BEGIN

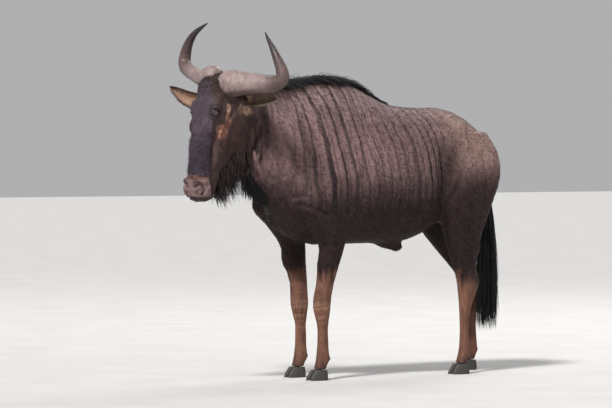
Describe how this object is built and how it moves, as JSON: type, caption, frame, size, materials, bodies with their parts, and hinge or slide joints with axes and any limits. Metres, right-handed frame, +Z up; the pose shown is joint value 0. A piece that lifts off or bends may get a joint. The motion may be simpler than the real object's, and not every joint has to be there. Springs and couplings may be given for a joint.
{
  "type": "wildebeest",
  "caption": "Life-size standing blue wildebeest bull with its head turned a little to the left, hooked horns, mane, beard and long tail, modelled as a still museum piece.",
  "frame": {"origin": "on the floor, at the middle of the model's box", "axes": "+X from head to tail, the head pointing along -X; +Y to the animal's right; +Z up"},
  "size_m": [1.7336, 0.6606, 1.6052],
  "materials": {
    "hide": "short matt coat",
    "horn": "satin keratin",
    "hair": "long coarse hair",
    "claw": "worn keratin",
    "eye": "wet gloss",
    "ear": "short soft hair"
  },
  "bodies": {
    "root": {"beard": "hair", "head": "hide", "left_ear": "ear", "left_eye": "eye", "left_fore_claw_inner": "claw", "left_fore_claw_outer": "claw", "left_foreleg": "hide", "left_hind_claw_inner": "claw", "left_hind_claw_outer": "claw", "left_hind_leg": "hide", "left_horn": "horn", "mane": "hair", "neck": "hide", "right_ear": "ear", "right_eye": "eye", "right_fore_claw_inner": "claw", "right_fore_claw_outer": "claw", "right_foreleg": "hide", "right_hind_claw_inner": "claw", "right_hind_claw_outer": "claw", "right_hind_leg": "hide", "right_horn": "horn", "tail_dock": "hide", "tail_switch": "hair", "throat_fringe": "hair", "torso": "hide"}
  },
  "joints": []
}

END

**Directive:** Restate the whole listing exactly, leaving out nothing.

**Result for this task:**
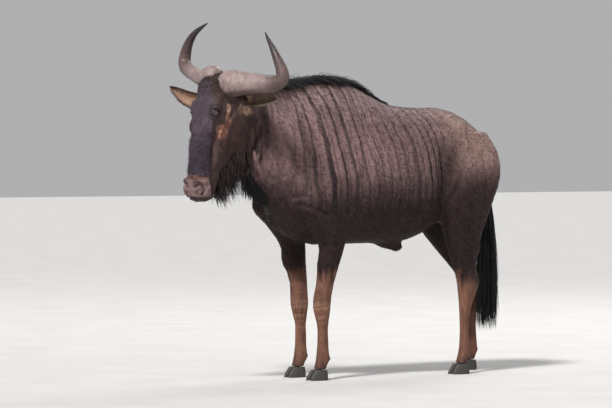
Describe how this object is built and how it moves, as JSON: type, caption, frame, size, materials, bodies with their parts, and hinge or slide joints with axes and any limits. Metres, right-handed frame, +Z up; the pose shown is joint value 0. A piece that lifts off or bends may get a joint. The motion may be simpler than the real object's, and not every joint has to be there. Springs and couplings may be given for a joint.
{
  "type": "wildebeest",
  "caption": "Life-size standing blue wildebeest bull with its head turned a little to the left, hooked horns, mane, beard and long tail, modelled as a still museum piece.",
  "frame": {"origin": "on the floor, at the middle of the model's box", "axes": "+X from head to tail, the head pointing along -X; +Y to the animal's right; +Z up"},
  "size_m": [1.7336, 0.6606, 1.6052],
  "materials": {
    "hide": "short matt coat",
    "horn": "satin keratin",
    "hair": "long coarse hair",
    "claw": "worn keratin",
    "eye": "wet gloss",
    "ear": "short soft hair"
  },
  "bodies": {
    "root": {"beard": "hair", "head": "hide", "left_ear": "ear", "left_eye": "eye", "left_fore_claw_inner": "claw", "left_fore_claw_outer": "claw", "left_foreleg": "hide", "left_hind_claw_inner": "claw", "left_hind_claw_outer": "claw", "left_hind_leg": "hide", "left_horn": "horn", "mane": "hair", "neck": "hide", "right_ear": "ear", "right_eye": "eye", "right_fore_claw_inner": "claw", "right_fore_claw_outer": "claw", "right_foreleg": "hide", "right_hind_claw_inner": "claw", "right_hind_claw_outer": "claw", "right_hind_leg": "hide", "right_horn": "horn", "tail_dock": "hide", "tail_switch": "hair", "throat_fringe": "hair", "torso": "hide"}
  },
  "joints": []
}